オシツオサレツ表象とアフォーダンス、およびそれらを利用した行動の可否
【キーワード】
・オシツオサレツ表象
・アフォーダンス
・Bアフォーダンス
前回のnote
で述べた第三段階目の認知デザインを、哲学者ミリカンは【オシツオサレツ表象】と表現している。(「表象って何?」とおもうかもしれませんが、ここでは気にしなくて大丈夫です。ですが、やはり気になるので、またnoteに書きます。)
オシツ面とオサレツ面とに分けて考え、第三段階ではそれら2つの面が分かれていないことから、【オシツオサレツ表象】と名づけられている。
オシツ面は記述的、つまり事実を記す。オサレツ面は指令的、つまり記述された情報にそった行為をうながす。また、以下、オシツオサレツ表象をもつ動物を「オシツオサレツ動物」と名付ける。
オシツオサレツ動物の例として、ミツバチについて述べる。
ミツバチのダンスは有名である。

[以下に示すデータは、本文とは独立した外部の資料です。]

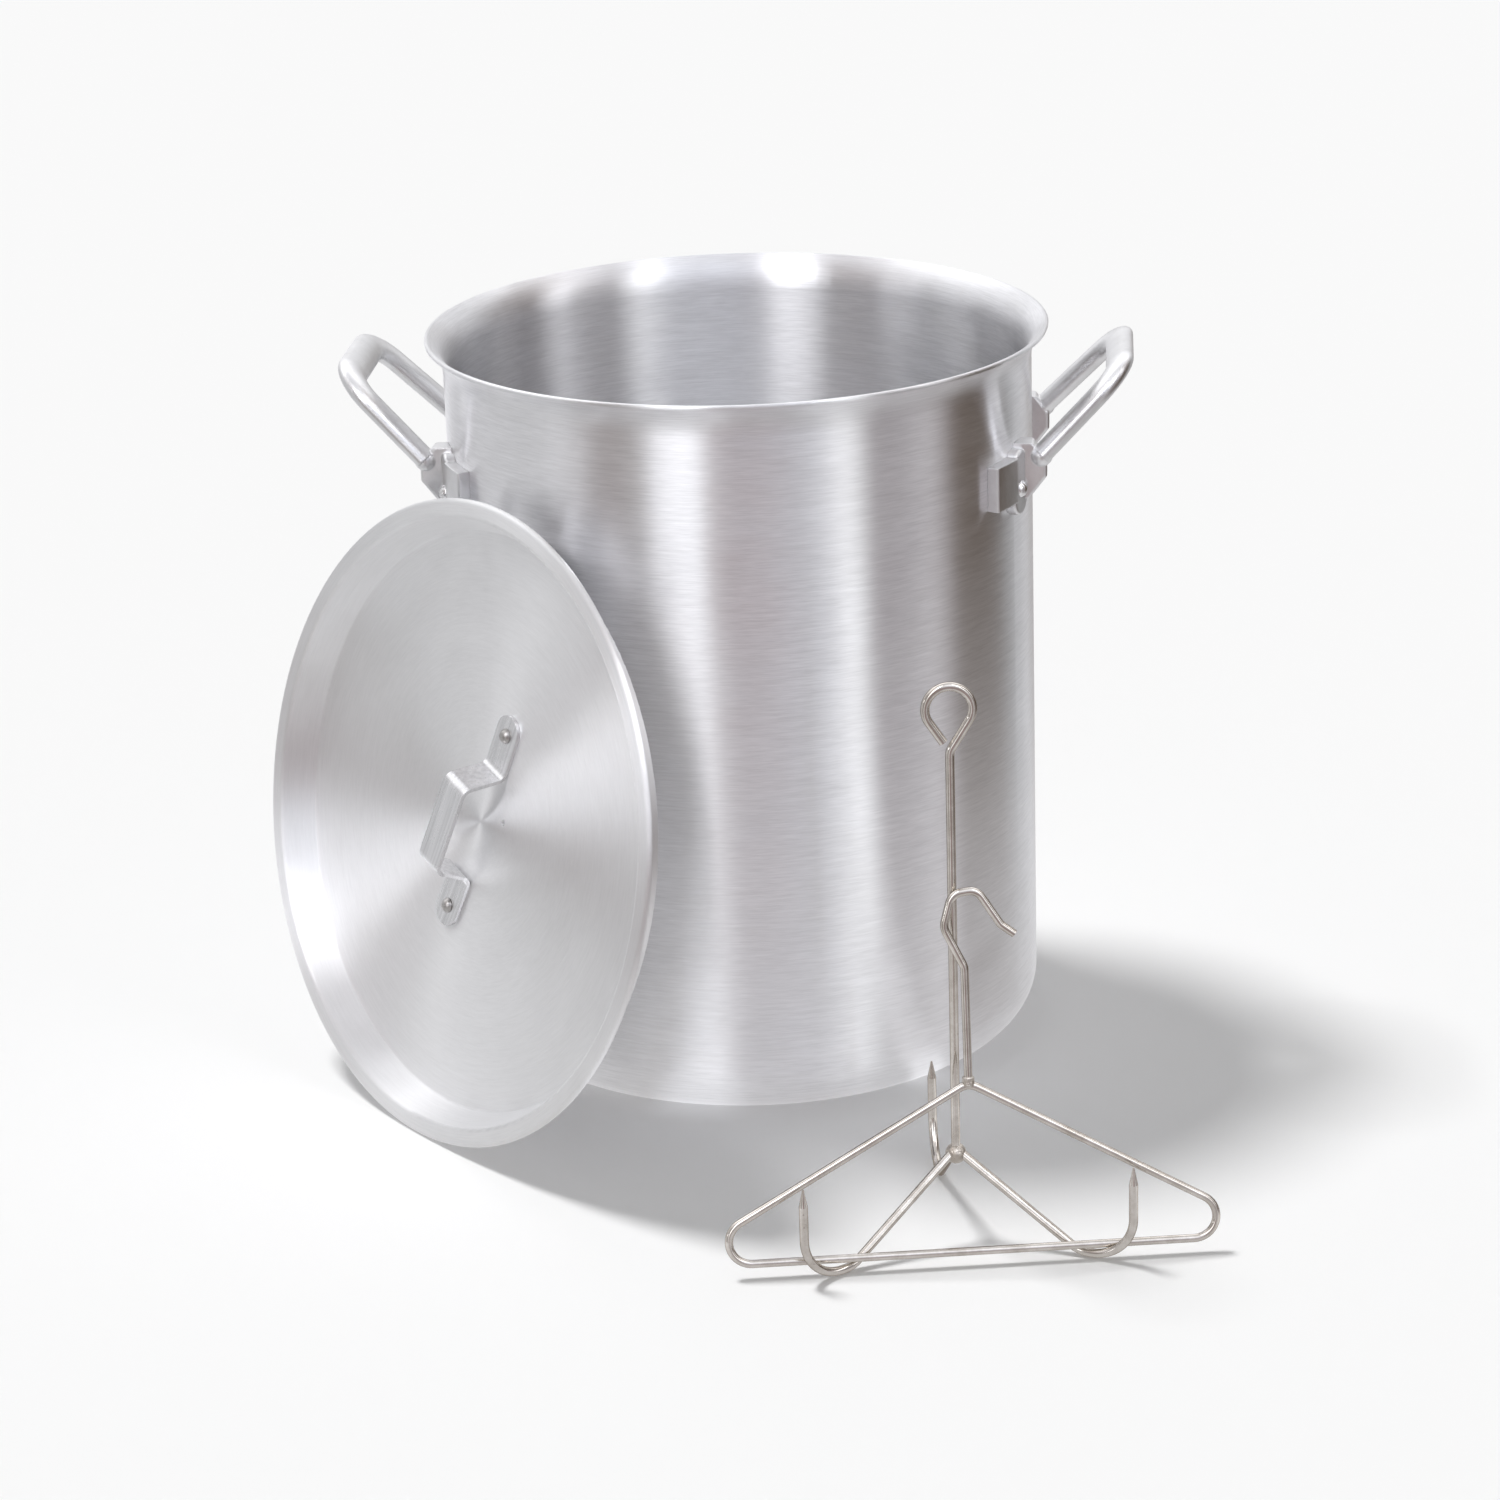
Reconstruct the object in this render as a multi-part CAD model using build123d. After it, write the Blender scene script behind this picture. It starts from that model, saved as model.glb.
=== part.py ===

このダンスは、エサのありかを示す(記述的)と同時に仲間に「エサのありかに行け!」と命令(指令的)である。
さて、このようなオシツオサレツ表象の動物には、何ができて何ができないのであろうか?
このオシツオサレツ動物は、何でもできるように見えるのだ。
理由を順に説明する。
そのために【アフォーダンス】という概念を紹介する。
【アフォーダンス】とは、「状態Aにあるとき、状態Bに移行することを行為者にしむける」といったところだ。

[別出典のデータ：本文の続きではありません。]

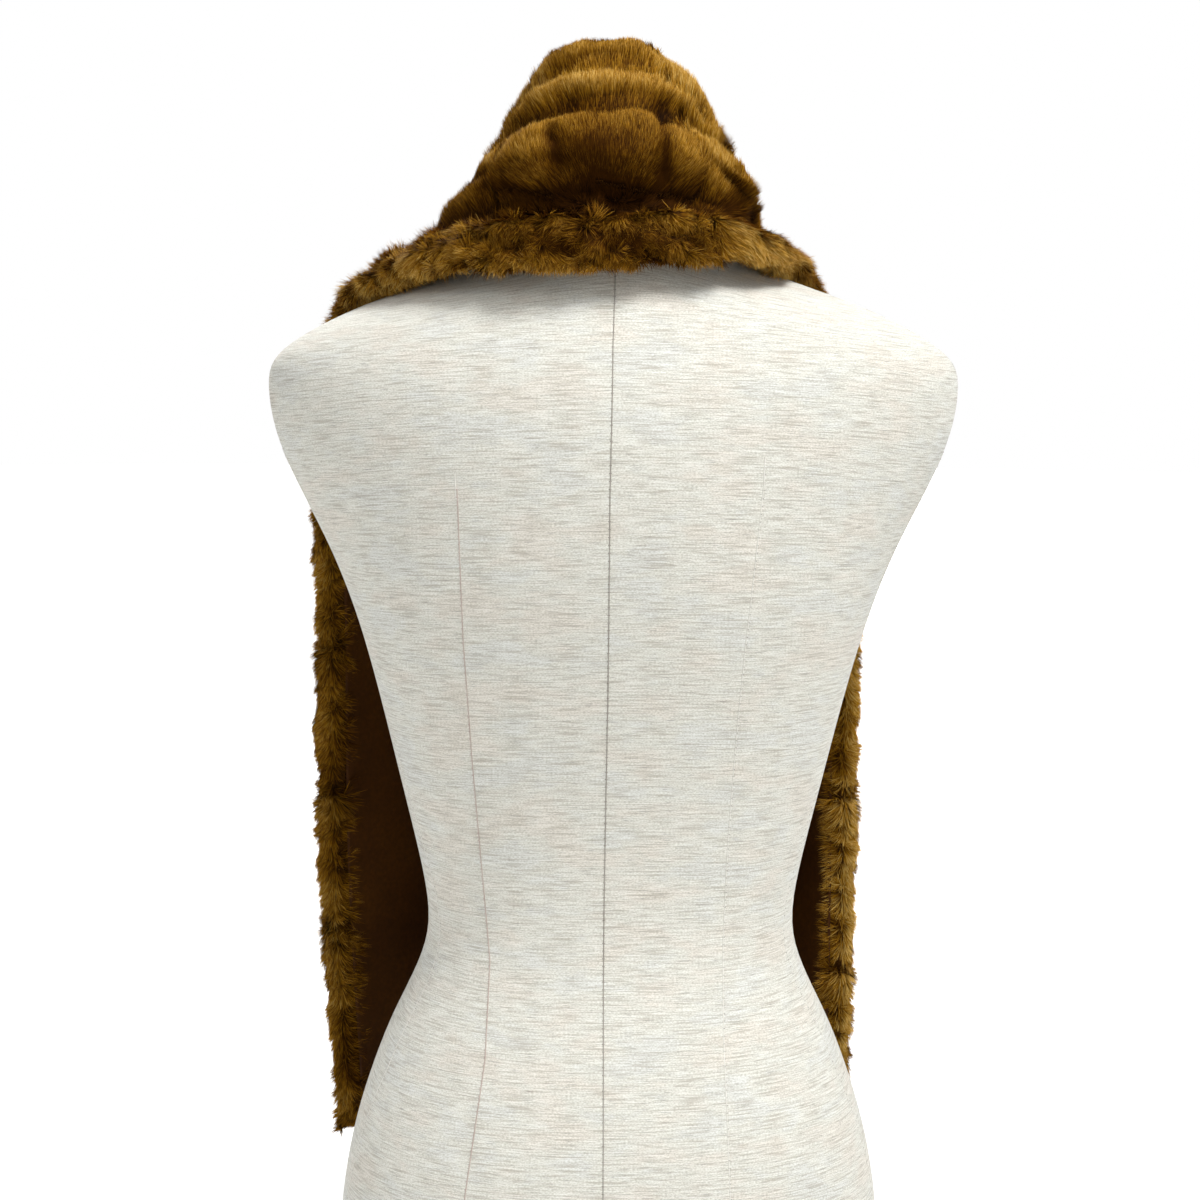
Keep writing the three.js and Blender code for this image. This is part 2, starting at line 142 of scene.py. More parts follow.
def make_room():
    world = bpy.data.worlds.new("pale_room")
    world.use_nodes = True
    tree = world.node_tree
    background = tree.nodes["Background"]
    background.inputs["Color"].default_value = (1.0, 1.0, 1.0, 1)
    blend = tree.nodes.new("ShaderNodeMix")
    blend.inputs[2].default_value = ROOM_LIGHT
    blend.inputs[3].default_value = ROOM_SEEN
    tree.links.new(seen_by_camera(tree), blend.inputs[0])
    tree.links.new(blend.outputs[0], background.inputs["Strength"])
    bpy.context.scene.world = world


def soft_lamp(name, place, target, size, watts):
    lamp = bpy.data.objects.new(name, bpy.data.lights.new(name, "AREA"))
    lamp.data.shape = "DISK"
    lamp.data.size = size
    lamp.data.energy = watts
    lamp.location = place
    lamp.rotation_euler = (Vector(target) - Vector(place)).to_track_quat("-Z", "Y").to_euler()
    bpy.context.scene.collection.objects.link(lamp)
    return lamp


make_floor()
make_room()
soft_lamp("key_lamp", (-1.0, 1.05, 3.05), (0, 0, 0.5), 1.1, 92)
soft_lamp("side_lamp", (1.5, 1.3, 2.5), (0, 0, 0.6), 1.4, 12)
soft_lamp("front_lamp", (0.8, -2.2, 2.4), (0, 0, 0.5), 1.3, 40)
bpy.context.scene.view_settings.view_transform = "Standard"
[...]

たとえば、ボタンを見たとき、そのボタンを「押す」という命令が暗に指示されている。このとき、「ボタンの知覚とは、そのボタンを「押す」というアフォーダンスの知覚」と言う。
また、こうも言い換えることができる。「ボタンは「押す」をアフォードする」。
また、Blissful(至福の、この上なく幸せな)の頭文字Bをとって、【Bアフォーダンス】とよばれるものがある。
これは、ただ一回の行動によって目的が達成するアフォーダンス、というもの。
さて、オシツオサレツ動物が状態1にあるとする。状態1が状態2をアフォードし、状態2が状態3をアフォードし、…とつなげていくと、最終的にはBアフォーダンスの知覚によって目的の状態に達成しうる。
図に示す。(じ、字がきたない!)
今述べた行動のつながりを【行動解発因の連鎖】と言う。途中のアフォーダンスが解発因である。
こう見ると、第三段階の認知デザインを持つ事物-オシツオサレツ動物-はなんでもできそうに思える。しかし、そうではない。
できないことの特徴について、2つある。
①すでに分かっていることしかできない。
②「今」やっていることによる結果と「過去」にやったことによる結果を照合できない
順に説明していく。
まず、「①すでに分かっていることしかできない。」について。
先ほどの図を見ていただければわかるが、オシツオサレツ動物の状態は各々のアフォーダンスによって結ばれている。
つまり、偶然性がないかぎり、新たな行動(異なった方法)によって目的を達成しようとすることがない。
ボタンインコの例を見てみる。
巣の材料となる木材の切れ端を、くちばしで挟めばラクに運べるのに毎回尾羽に挟んでもっていこうとする。これは、祖先はもっと小さな切れ端を運んでいたから尾羽で運んでいた、その名残であろう。
しかし、木材を見たら尾羽に挟むようにアフォードされているボタンインコは、その行動を逸脱することができない。
つぎに「②「今」やっていることによる結果と「過去」にやったことによる結果を照合できない」について。
これは、オシツオサレツ動物の記述面と指令面が独立してしまっていることによる。
たとえば、ある種のハチ(ここではジカバチ)が巣穴近くに獲物を運ぶ。すると、「巣穴をチェックせよ!」というアフォーダンスの知覚により巣穴を点検する。
ここで実験者がわざと巣穴から獲物を遠くの距離に引き離して置いておく。そうすると、再びハチは巣穴に獲物を運ぶ。
ここで、人間ならば「もう巣の点検はすんだし、さっさと獲物を運び込もう」となるだろう。
しかし、ジカバチは獲物を運ぶと巣の穴を点検するというアフォーダンスを知覚するので、またしても巣穴に異常がないか確認しにいく。
このように、オシツオサレツ動物は「今」知覚していないことを表象できない(思い浮かべることができない)。